The men around the table nodded.

“Then I will turn this meeting over to Prime Minister Jean Antangana,” Essam said. “But I would like to say one more thing first. To the men in this room who serve directly under me within the security force—the Americans who have just entered the room are in charge. And you will obey their orders. I do not like this any more than any other man would like having to call upon an outside nation for help, but that is, unfortunately, the case.” He stopped speaking for a moment and looked toward Bolan. “I am sure the Americans understand our hesitancy.”

Bolan, and the other newcomers to the room, nodded.

“Nevertheless,” Essam restated, “that is the reality of the situation. We need their expertise, and they have graciously agreed to provide it.” He stepped back from the seat and a coffee-colored man of mixed race, wearing a blue business suit, white shirt and paisley tie took his place.

Essam moved to the chair the man had just vacated, directly across from Bolan.

The soldier could see that the prime minister was sick before he even opened his mouth.

Jean Antangana cleared his throat and his chest sounded as if marbles were rattling around against one another. “For those of you who have graciously come to our aid, I thank you.” Now that the man was standing, Bolan could see that Antangana’s suit was at least two sizes too large. The bony features of his face, along with a slightly yellow tint to his tanned skin, furthered his observation that the man was seriously ill. And had been for a long time.

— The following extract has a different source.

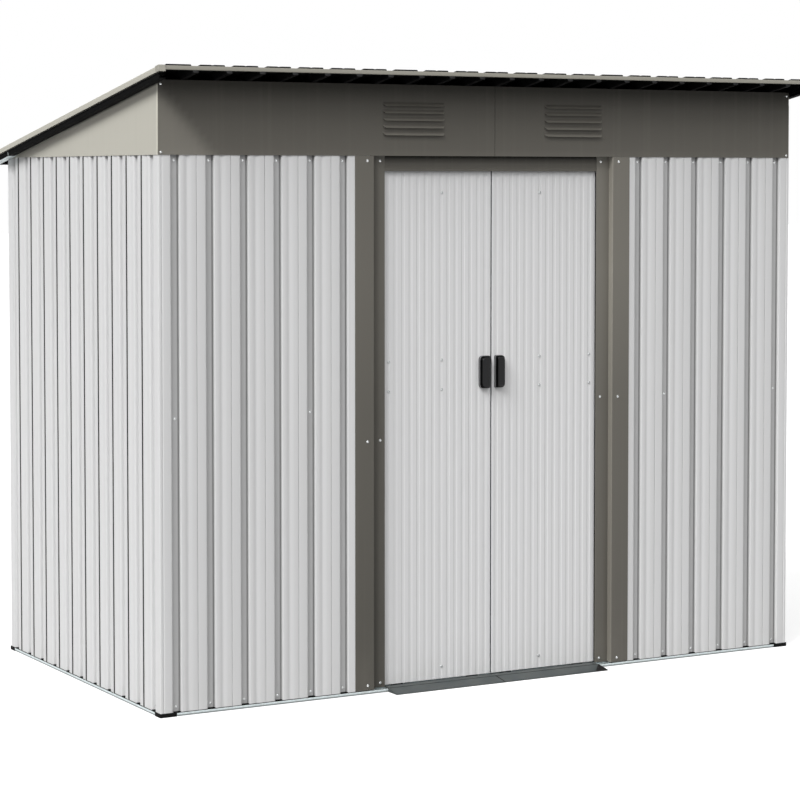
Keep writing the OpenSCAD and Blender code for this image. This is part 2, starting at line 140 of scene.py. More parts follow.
def grid_rows(rows: int, columns: int, wrap: bool) -> Array:
    """Number the quads of a grid of points stored row by row.

    Args:
        rows: Number of rows of points.
        columns: Number of points in a row.
        wrap: Whether the last point of a row joins its first.

    Returns:
        An array of quads, four point numbers each.
    """
    across = np.arange(columns if wrap else columns - 1)
    r, c = np.meshgrid(np.arange(rows - 1), across, indexing="ij")
    here, after = r * columns + c, r * columns + (c + 1) % columns
    return np.stack([here, after, after + columns, here + columns], -1).reshape(-1, 4)


@dataclass(frozen=True)
class Axes:
    """A local frame: a and b span a section and c is the way it is carried."""

    origin: Triple
    a: Triple
    b: Triple
    c: Triple

    def place(self, local: Array) -> Array:
        """Return local (a, b, c) rows as points of the model: origin + a·A + b·B + c·C."""
        return np.asarray(self.origin) + local @ np.array([self.a, self.b, self.c])


ALONG_X = Axes((0, 0, 0), (0, 1, 0), (0, 0, 1), (1, 0, 0))
LARGEST_CUT = 0.45  # most of a side that one rounded corner takes
LEAST_AGREEMENT = 0.35  # keeps the offset of a hairpin bend short


def fillet(corners: Array, radius: float | Array, steps: int = 4) -> Array:
    """Round the inner corners of an open line.

    Each corner P with its neighbours at unit directions u and v becomes a short curve from
    A = P + r·u to B = P + r·v, (1-t)²·A + 2t(1-t)·P + t²·B for t from 0 to 1. The length r is
    never more than 0.45 of the shorter of the corner's two sides.

    Args:
        corners: Corner points, one row each; a third column is carried along with them.
        radius: Length cut from each side of a corner, or one for each inner corner.
        steps: Number of segments in each curve.

    Returns:
        The points of the rounded line.
    """
    corners = np.asarray(corners, float)
    here, before, after = corners[1:-1], corners[:-2], corners[2:]
    back, ahead = before - here, after - here
    lb = np.linalg.norm(back[:, :2], axis=1, keepdims=True)
    la = np.linalg.norm(ahead[:, :2], axis=1, keepdims=True)
    cut = np.minimum(np.reshape(radius, (-1, 1)), LARGEST_CUT * np.minimum(lb, la))
    start, end = here + back / lb * cut, here + ahead / la * cut
    t = np.linspace(0.0, 1.0, steps + 1)[None, :, None]
    arcs = (1 - t) ** 2 * start[:, None] + 2 * t * (1 - t) * here[:, None] + t**2 * end[:, None]
    return np.concatenate([corners[:1], arcs.reshape(-1, corners.shape[1]), corners[-1:]])


def repeated(shape: Array, places: Array) -> Array:
    """Copy a short run of points to several places along its first coordinate.

    Args:
        shape: The run's points, one row each.
        places: How far along each copy stands.

    Returns:
        The copies' points as (copy, point, coordinate).
    """
    shape = np.asarray(shape, float)
    copies = np.repeat(shape[None], len(places), 0)
    copies[:, :, 0] += np.asarray(places)[:, None]
    return copies


def offset_line(line: Array, distance: float) -> Array:
    """Move a line sideways, to the left of its direction, by a distance.

    Each point moves along the mean of its two segments' unit normals, divided by their
    agreement, so that both segments end up the full distance away.

    Args:
        line: Points of an open line in a plane.
        distance: How far it moves.

    Returns:
        The moved points, as many as before.
    """
    step = np.diff(line, axis=0)
    step /= np.linalg.norm(step, axis=1, keepdims=True)
    normal = np.stack([-step[:, 1], step[:, 0]], -1)
    first = np.concatenate([normal[:1], normal])
    last = np.concatenate([normal, normal[-1:]])
    mean = first + last
    agreement = np.maximum(np.einsum("ij,ij->i", mean, mean) / 2, LEAST_AGREEMENT)
    return line + mean * (distance / agreement)[:, None]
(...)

“We are facing hard times,” Antangana finally went on. “Our president has left office and is on the run. Which, considering some of the outrageous actions he has taken, is not such a bad thing.”

There were chuckles around the room, but they had a fearful ring to them.

“And we have two men running for office who may be even more evil than Menye was.” He cleared his throat once more with the same peculiar rattling sound. When the spasm had passed, he said, “We cannot have this. Neither candidate, or party, is acceptable.”

A man toward the end of the table wearing BDU pants and a soiled brown T-shirt butted in. “If I might be so bold,” he said. “I see no reason not to kill them both.”

Antangana shook his head. “That would do no good,” he said. “Both the Cameroon People’s Union and the Kamerun National Democratic Party would simply install other men in their place. Keep in mind that this is an emergency election, and candidates are allowed to file right up to the day before the election.”

“Sir,” a black man wearing a lightweight tropical suit said, “why don’t you file for the position?” He cleared his throat nervously. “I am sure all of the men in this room would support you.”

There was a murmur of assent around the room.